Firstly, I apologise if your eyes go all weird and blurry looking at the main image – mine have done the same even with glasses on and I didn’t add a weird film over the top either so either this post really is as conclusive as the title states or some weird witchcraft has happened between the photo-taking session, edit and upload. Either way, there’s some blur, and that’s the focus of today’s post – how you can utilise aperture to get those bright, softly out of focus shots you’ve always wanted.
For a long time, I was dictating the brightness and clarity of my images by the ISO number which isn’t what you want if blur is the name of the game – the ISO is the measure of a camera’s sensitivity to light, and the higher the ISO the higher the risk of noisy/grainy images if you don’t have your aperture set correctly.
Aperture is what allows light into your lens, and it also dictates how much of a blur you get from that depth of field you hear people go on about loads. Aperture is usually written as F2.8 or whichever number setting has been selected, and the lower the number the larger the blur.
Let’s break this down…
F2.8 is on average the lowest aperture you can get on a lens, some go to 1.8 (dreamy) and some can only manage 4 which is still a decent depth of field. The aperture is the tiny hole in the lens that opens and closes to let in certain amounts of light, and the larger the hole the more light comes in. If you want an easy way to remember, the larger the amount of light being let in to the lens, the lower the aperture number (hence why 2.8 is the dreamiest of dreamy settings, because you get bright photos but also a lovely soft blur!)
The higher your aperture setting is, the smaller the amount of blur; f-stops of 5 and 13 are going to give you a more fully-focused image which is good if you’re photographing a large area, however this can compromise on quality if you don’t balance images correctly with the ISO and shutter speed. Below, you can see how on a shutter speed of 1/80 (1/80 to 1/120 is a good shooting speed for manual to get clear and sharp images), different f-stops change the look of the images – I must also disclaim all these images have been left untouched which does nothing for my need for bright images, must resist editing urges)
For the point of comparison, I’ve added the difference in quality and finish with my two most used cameras, the Canon 70D with 50mm 1:1.8 II lens and the Olympus E-PL7 with the Kit Lens. The 1.8 lens respectively reaches an aperture of 1.8, literally blurring everything in shot minus the tiniest point of focus which can sometimes be a hair, it’s incredible. The kit lens on the Olympus only reaches about 3.5 which is fine for it’s main use of vlogging, Instagram photos and on-the-go events/lifestyle snaps, but as always it is the lens that makes a camera good so consider the 45mm and 85mm lenses if you want a more professional finish for a small camera.

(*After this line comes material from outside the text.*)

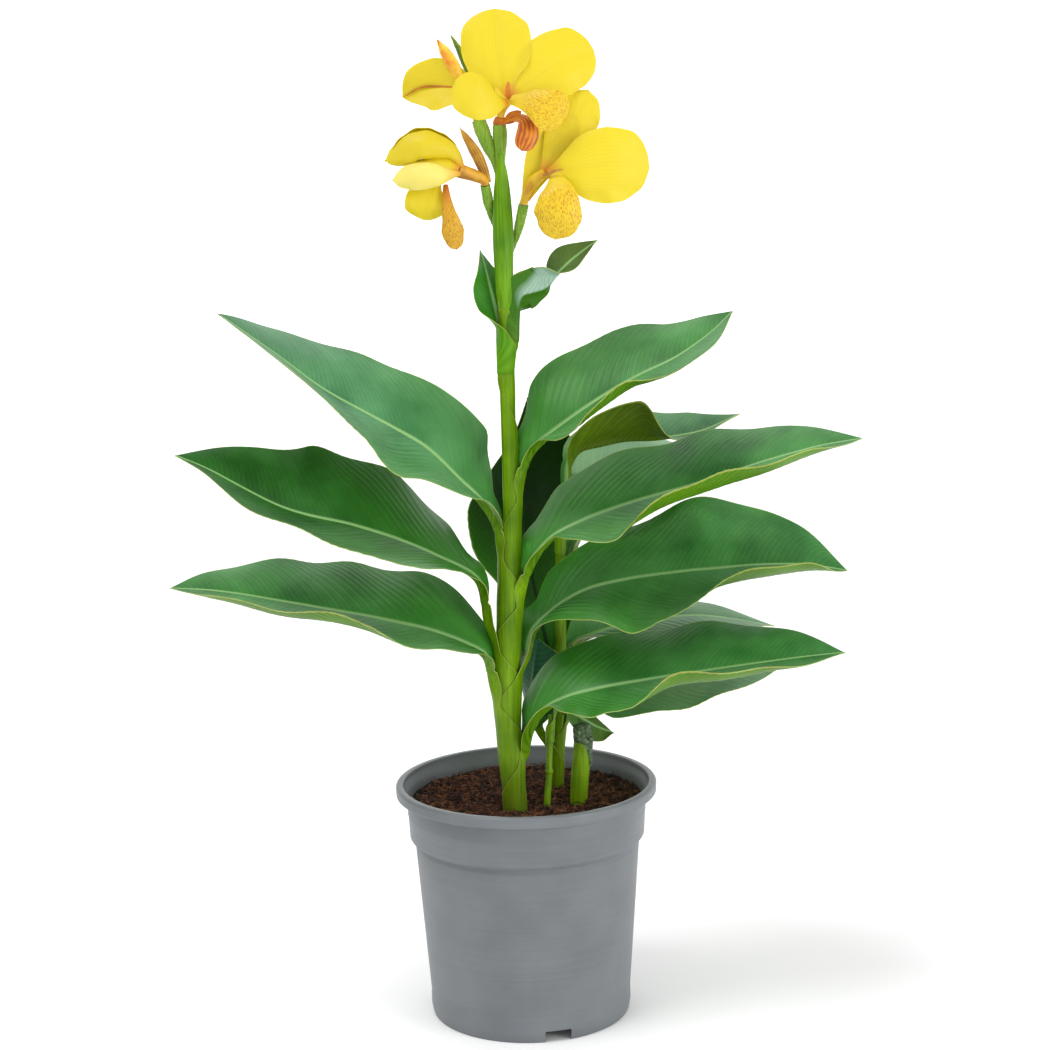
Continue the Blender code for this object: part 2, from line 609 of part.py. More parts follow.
def on_stem(table, height):
    """Axis point and radius of a stem of (x, y, z, radius) points at a height."""
    above = next(k for k, row in enumerate(table) if row[2] >= height or k == len(table) - 1)
    low, high = table[max(above - 1, 0)], table[max(above, 1)]
    share = (height - low[2]) / (high[2] - low[2])
    x, y, _, radius = (a + (b - a) * share for a, b in zip(low, high))
    return Vector((x, y, height)), radius


def main_stem():
    """The main stem's table as (x, y, z, radius) points."""
    return [(x, y, height, radius) for height, x, y, radius in STEM_TABLE]


def sheath_zones():
    """Each sheath's foot, where it comes out from under the one below, and its top."""
    order = sorted(MAIN_LEAVES, key=lambda name: MAIN_LEAVES[name]["sheath_top"])
    tops = [MAIN_LEAVES[name]["sheath_top"] for name in order]
    zones = {}
    for i, name in enumerate(order):
        foot = tops[i - 2] + SHEATH_JOG + 1.5 if i > 1 else SHEATH_IN_SOIL
        under = tops[i - 1] + 1.0 if i else None
        zones[name] = (foot, under, tops[i])
    return zones


def sheath_rings(zone):
    """Rings of a sheath as (height, distance of its inner face inside the stem, half wrap)."""
    foot, under, top = zone
    inner = SHEATH_WALL + SHEATH_STEP
    rings = []
    if under is None:
        slant_from = top - SHEATH_SLANT
        rings.append((foot, SHEATH_WALL, FULL_WRAP))
    else:
        rings += [(foot, inner, FULL_WRAP), (under, inner, FULL_WRAP)]
        slant_from = max(under + SHEATH_JOG, top - SHEATH_SLANT)
        if slant_from > under + SHEATH_JOG + 1.0:
            rings.append((under + SHEATH_JOG, SHEATH_WALL, FULL_WRAP))
    rings.append((slant_from, SHEATH_WALL, FULL_WRAP))
    for share in (0.4, 0.75):
        wrap = FULL_WRAP + (TOP_WRAP - FULL_WRAP) * share
        rings.append((slant_from + (top - slant_from) * share, SHEATH_WALL - 0.15 * share, wrap))
    rings.append((top, SHEATH_WALL - SHEATH_FLARE, TOP_WRAP))
    return rings


def stalk_row(middle, direction, mix, grip, first, stem):
    """A row of a leaf stalk, curved round the stem at its foot and like the blade at its end."""
    away = middle - on_stem(stem, middle.z)[0]
    distance = away.length
    flat = Vector((direction.x, direction.y, 0.0)) * mix + away.normalized() * 0.5
    left = Vector((0.0, 0.0, 1.0)).cross(flat).normalized()
    halves = []
    for width, angle, turn in first:
        width = grip + (width - grip) * mix
        halves.append((width, angle * mix**2, math.degrees(width / distance) * (1.0 - mix) + turn * mix))
    return Row(middle, left, direction.cross(left).normalized(), *halves, rib=RIB_SWELL * mix)


def leaf(name, spec, stem, rings, blade_rows, collection, petiole_rows=2):
    """A leaf in one piece: its sheath round the stem, its stalk and its blade."""
    heading = Vector((*spec["heading"], 0.0)).normalized()
    upright = Vector((0.0, 0.0, 1.0))
    back_is_left = heading.x > 0
    rows = []
    starts = []
    for height, inside, wrap in rings:
        axis, radius = on_stem(stem, height)
        radius -= inside
        starts.append(axis + heading * radius)
        grip = (radius * math.radians(wrap), 0.0, wrap)
        rows.append(Row(starts[-1], upright.cross(heading), -heading, grip, grip))
    route = Route(starts + [Vector(point) for point in spec["rib"]])
    blade_start = route.knots[len(rings) + spec.get("blade_from", 0)]
    blade_length = route.length - blade_start
    stalk_start = route.knots[len(rings) - 1]
    phase = len(name) + spec["rib"][0][2]
    first = halves_at(spec, 0.0, back_is_left)
    stalk_shares = [k / (petiole_rows + 1) for k in range(1, petiole_rows + 1)]
    places = [stalk_start + (blade_start - stalk_start) * share for share in stalk_shares]
    places += [blade_start + blade_length * share for share in blade_rows]
    for place in places:
        direction = route.direction(place)
        flat = Vector((direction.x, direction.y, 0.0)) + heading * 0.5
        left = upright.cross(flat).normalized()
        up = direction.cross(left).normalized()
        share = (place - blade_start) / blade_length
        if share < 0:
            mix = (place - stalk_start) / (blade_start - stalk_start)
            rows.append(stalk_row(route.at(place), direction, mix, grip[0], first, stem))
            continue
        halves = halves_at(spec, share, back_is_left)
        waves = edge_waves(share, blade_length / 62.0, phase, EDGE_WAVE)
        rows.append(Row(route.at(place), left, up, *halves, RIB_SWELL * (1.0 - 0.75 * share), waves))
    return blade(name, rows, HALF_STRIPS, BLADE_THICKNESS, collection, "leaf_green")


def petal(name, rib, facing, shape, width, angle, turn, collection, finish):
    """A petal whose upper side faces the way given, from its rib and half width."""
    route = Route(rib)
    facing = Vector(facing).normalized()
    rows = []
    for share in PETAL_ROWS:
        direction = route.direction(share * route.length, 1.0)
        left = facing.cross(direction).normalized()
        half = (width * smooth_value(shape, share), angle, turn)
        waves = edge_waves(share, 1.6, width, min(PETAL_WAVE, width * 0.1))
        up = direction.cross(left).normalized()
        rows.append(Row(route.at(share * route.length), left, up, half, half, 0.5, waves))
    return blade(name, rows, PETAL_STRIPS, PETAL_THICKNESS, collection, finish)


# Pieces

def arc_points(centre, radius, start, end, count):
    """Points on an arc in the plane of a turned profile, by angles in degrees."""
    turns = [math.radians(start + (end - start) * k / (count - 1)) for k in range(count)]
    return [(centre[0] + radius * math.cos(a), centre[1] + radius * math.sin(a)) for a in turns]


def outer_radius(height):
    """Outer radius of the pot's wall below its lip."""
    if height >= STEP_TOP:
        return COLLAR_FOOT_RADIUS + (COLLAR_TOP_RADIUS - COLLAR_FOOT_RADIUS) * (height - STEP_TOP) / (
            POT_HEIGHT - LIP_HEIGHT - STEP_TOP)
    if height <= STEP_FOOT:
        return BASE_RADIUS + (BODY_TOP_RADIUS - BASE_RADIUS) * height / STEP_FOOT
    share = (height - STEP_FOOT) / (STEP_TOP - STEP_FOOT)
    return BODY_TOP_RADIUS + (COLLAR_FOOT_RADIUS - BODY_TOP_RADIUS) * share


def turned(name, profile, collection, finish=None):
    """A solid turned from (radius, height) points that start and end on the axis."""
    mesh = bpy.data.meshes.new(name)
    points = [(radius * MM, 0.0, height * MM) for radius, height in profile]
    mesh.from_pydata(points, [(i, i + 1) for i in range(len(points) - 1)], [])
    made = bpy.data.objects.new(name, mesh)
    collection.objects.link(made)
    if finish:
        mesh.materials.append(material(finish))
    screw = made.modifiers.new("turn", "SCREW")
    screw.steps = screw.render_steps = POT_STEPS
    screw.use_merge_vertices = True
    screw.merge_threshold = 0.0001
    freeze(made)
    made.data.shade_smooth()
    made.data.set_sharp_from_angle(angle=math.radians(35))
    return made


def make_pot(parts, cutters):
    lip_foot = POT_HEIGHT - LIP_HEIGHT
    inside = [(0.0, FLOOR_UNDERSIDE + WALL)]
    inside += [(outer_radius(h) - WALL, h) for h in (FLOOR_UNDERSIDE + WALL, STEP_FOOT, STEP_TOP, lip_foot)]
    inside.append((RIM_INNER_RADIUS, POT_HEIGHT - LIP_ROUNDING))
    rim = arc_points((RIM_INNER_RADIUS + LIP_ROUNDING, POT_HEIGHT - LIP_ROUNDING), LIP_ROUNDING, 180, 90, 3)[1:]
    rim += arc_points((RIM_RADIUS - LIP_ROUNDING, POT_HEIGHT - LIP_ROUNDING), LIP_ROUNDING, 90, 0, 3)
    rim += [(RIM_RADIUS - 0.3, lip_foot + 0.6), (RIM_RADIUS - 1.2, lip_foot)]
    outside = [(outer_radius(h), h) for h in (lip_foot, STEP_TOP, STEP_FOOT, 0.0)]
    under = [(BASE_RADIUS - WALL, 0.0), (outer_radius(FLOOR_UNDERSIDE) - WALL, FLOOR_UNDERSIDE),
             (BOSS_RADIUS + 1.0, FLOOR_UNDERSIDE), (BOSS_RADIUS, 0.0), (0.0, 0.0)]
    pot = turned("pot", inside + rim + outside + under, parts, "pot_grey")
    notches = []
    for k in range(NOTCH_COUNT):
        bm = bmesh.new()
        bmesh.ops.create_cube(bm, size=1.0)
        size = (BASE_RADIUS * 0.5, NOTCH_WIDTH, 2 * NOTCH_HEIGHT)
        bmesh.ops.scale(bm, verts=bm.verts, vec=[length * MM for length in size])
        notch = object_from_bmesh(f"notch_{k}", bm, cutters)
        turn = math.radians(NOTCH_FIRST_ANGLE + 360 * k / NOTCH_COUNT)
        notch.rotation_euler.z = turn
        notch.location = Vector((math.cos(turn), math.sin(turn), 0.0)) * BASE_RADIUS * MM
        notches.append(notch)
    cut_all(pot, notches)
    return pot


def make_soil(parts, cutters):
    top_radius = outer_radius(SOIL_LEVEL) - WALL - GAP
    foot = FLOOR_UNDERSIDE + WALL + GAP
    profile = [(radius, SOIL_LEVEL) for radius in SOIL_RINGS]
    profile += [(outer_radius(h) - WALL - GAP, h) for h in (SOIL_LEVEL, STEP_TOP, STEP_FOOT, foot)]
    profile.append((0.0, foot))
    soil = turned("soil", profile, parts, "soil_brown")
    for vert in soil.data.vertices:
        radius = math.hypot(vert.co.x, vert.co.y) / MM
        if abs(vert.co.z / MM - SOIL_LEVEL) < 0.1 and radius < top_radius - 1.0:
            vert.co.z += noise.noise(vert.co / MM / 14.0) * SOIL_ROUGHNESS * MM
    holes = []
    feet = [stem[1] for stem in (main_stem(), BACK_STEM, THIN_STEM, STUMP)]
    for k, (x, y, _, radius) in enumerate(feet):
        bm = bmesh.new()
        size = (radius + HOLE_CLEARANCE) * MM
        depth = (STEM_DEPTH + SOIL_ROUGHNESS + 5) * MM
        bmesh.ops.create_cone(bm, cap_ends=True, segments=12, radius1=size, radius2=size, depth=depth)
        hole = object_from_bmesh(f"stem_hole_{k}", bm, cutters)
        hole.location = Vector((x, y, SOIL_LEVEL - STEM_DEPTH - GAP)) * MM + Vector((0, 0, depth / 2))
        holes.append(hole)
    cut_all(soil, holes)
    return soil


def make_stem(parts):
    """The flowering stem inside its leaf sheaths, with the stalks and ovaries of the blooms."""
    points = []
    for x, y, height, radius in main_stem():
        points.append((x, y, height, radius if height >= CORE_BARE_FROM else radius - CORE_INSET))
    stem = tube("stem_main", points, parts, "stem_green", smooth=False)
    join_all(stem, [tube(f"stalk_{k}", stalk, parts) for k, stalk in enumerate(STALKS)])
    return stem


def make_bract(parts):
    rows = []
    for height, front, radius, wrap in BRACT:
        middle = Vector((BRACT_AXIS[0], BRACT_AXIS[1] - front, height))
        half = (radius * math.radians(wrap), 0.0, wrap)
        rows.append(Row(middle, Vector((1.0, 0.0, 0.0)), Vector((0.0, 1.0, 0.0)), half, half))
    return blade("bract", rows, HALF_STRIPS, BLADE_THICKNESS, parts, "bract_green")


def make_back_leaf(name, spec, stem, parts):
    """A leaf of the back shoots: only the top of its sheath stands off the stem."""
    top = spec["height"]
    rings = [(top - BACK_SHEATH_LENGTH, -GAP, BACK_LEAF_WRAP), (top, -GAP, BACK_LEAF_WRAP * 0.8)]
    return leaf(name, spec, stem, rings, BACK_LEAF_ROWS, parts, petiole_rows=1)


def make_bloom(name, spec, finish, parts):
    base = tube(name, spec["tube"], parts, finish)
    petals = [petal(f"{name}_petal_{k}", *values, parts, finish) for k, values in enumerate(spec["petals"])]
    join_all(base, petals)
    return base


def main():
    clear_scene()
    parts = new_collection("canna_lily")
    cutters = new_collection("cutters")
    cutters.hide_render = True
    make_pot(parts, cutters)
    make_soil(parts, cutters)
    make_stem(parts)
    zones = sheath_zones()
    for name, spec in MAIN_LEAVES.items():
        leaf(name, spec, main_stem(), sheath_rings(zones[name]), BLADE_ROWS, parts)
    tube("stem_back", BACK_STEM, parts, "stem_green", smooth=False)
    tube("stem_thin", THIN_STEM, parts, "stem_green", smooth=False)
    tube("stem_stump", STUMP, parts, "cut_stem", smooth=False)
    for name, spec in BACK_LEAVES.items():
        make_back_leaf(name, spec, BACK_STEM, parts)
    make_back_leaf("leaf_young", YOUNG_LEAF, THIN_STEM, parts)
    make_bract(parts)
    for name, spec in CALYX.items():
        make_bloom(name, spec, "calyx_orange", parts)
    for name, spec in BLOOMS.items():
        make_bloom(name, spec, "petal_yellow", parts)


main()
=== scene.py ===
"""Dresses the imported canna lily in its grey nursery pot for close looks.

Tables are in millimetres and meshes in metres. +Z is up, -Y is the front, and the origin is the
centre of the pot's base. The plant's leaves stand in two ranks, to -X and to +X.
"""

from __future__ import annotations

import logging
import math
import random
from dataclasses import dataclass, field
from enum import Enum
from typing import Callable, Iterable, Sequence

import bmesh
import bpy
from mathutils import Matrix, Vector, noise


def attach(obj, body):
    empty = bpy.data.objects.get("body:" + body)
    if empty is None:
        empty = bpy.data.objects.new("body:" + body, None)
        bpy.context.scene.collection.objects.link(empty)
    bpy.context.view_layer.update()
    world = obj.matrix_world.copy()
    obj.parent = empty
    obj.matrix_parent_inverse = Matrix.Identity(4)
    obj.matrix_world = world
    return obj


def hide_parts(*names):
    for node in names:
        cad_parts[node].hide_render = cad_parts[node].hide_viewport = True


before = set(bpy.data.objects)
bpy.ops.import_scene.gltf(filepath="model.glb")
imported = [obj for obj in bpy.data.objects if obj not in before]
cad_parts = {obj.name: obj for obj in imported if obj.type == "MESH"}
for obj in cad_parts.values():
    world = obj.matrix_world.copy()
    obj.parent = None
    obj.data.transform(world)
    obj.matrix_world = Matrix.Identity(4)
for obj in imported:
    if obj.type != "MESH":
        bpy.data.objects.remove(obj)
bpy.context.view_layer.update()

MM = 0.001
UPRIGHT = Vector((0.0, 0.0, 1.0))
LOG = logging.getLogger("canna_lily")

Keys = tuple[tuple[float, ...], ...]
Half = tuple[float, float, float]
Socket = bpy.types.NodeSocket
Tree = bpy.types.NodeTree
Material = bpy.types.Material
Piece = bpy.types.Object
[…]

But back to aperture – to get the most out of aperture on your camera, whether your lens reaches 1.8 or just highs of 4, using manual will make it easier for you to tailor the depth of field and light in your images depending on the environment, final effect and use of image. Changing the aperture can also effect the white balance so if your images are coming off too blue or yellow, consider having a switcheroo of your settings and you’ll be good to go!
A few sneaky tips on how you can make the blur more achievable whether you have aperture settings or use an iPhone
– Use height to make the camera distinguish the main focus; even by simply stacking a nail polish on some washi tape as I’ve done above, the camera picks up the larger and more prominent feature fully which makes the surrounding props blur easily and dramatically.
– Bounce light back into your images using a mirror or reflective surface; this helps eliminate shadows and softens light which makes the blur look even more noticeable.
It’s taken me years to master aperture even after studying it for so long, but sharing is caring and if you can make an improvement today with your photos thanks to these little tips on aperture and depth of field, then my work is done. Aperture can change your photography game massively, so pick up your DSLR or compact, whatever your weapon of choice is and have a play with your settings to get the dreamy blur you’ve always wanted!
Have you tried experimenting with aperture on your camera? Would you like more in-depth advice on specific areas of photography? How do you like to take your photos?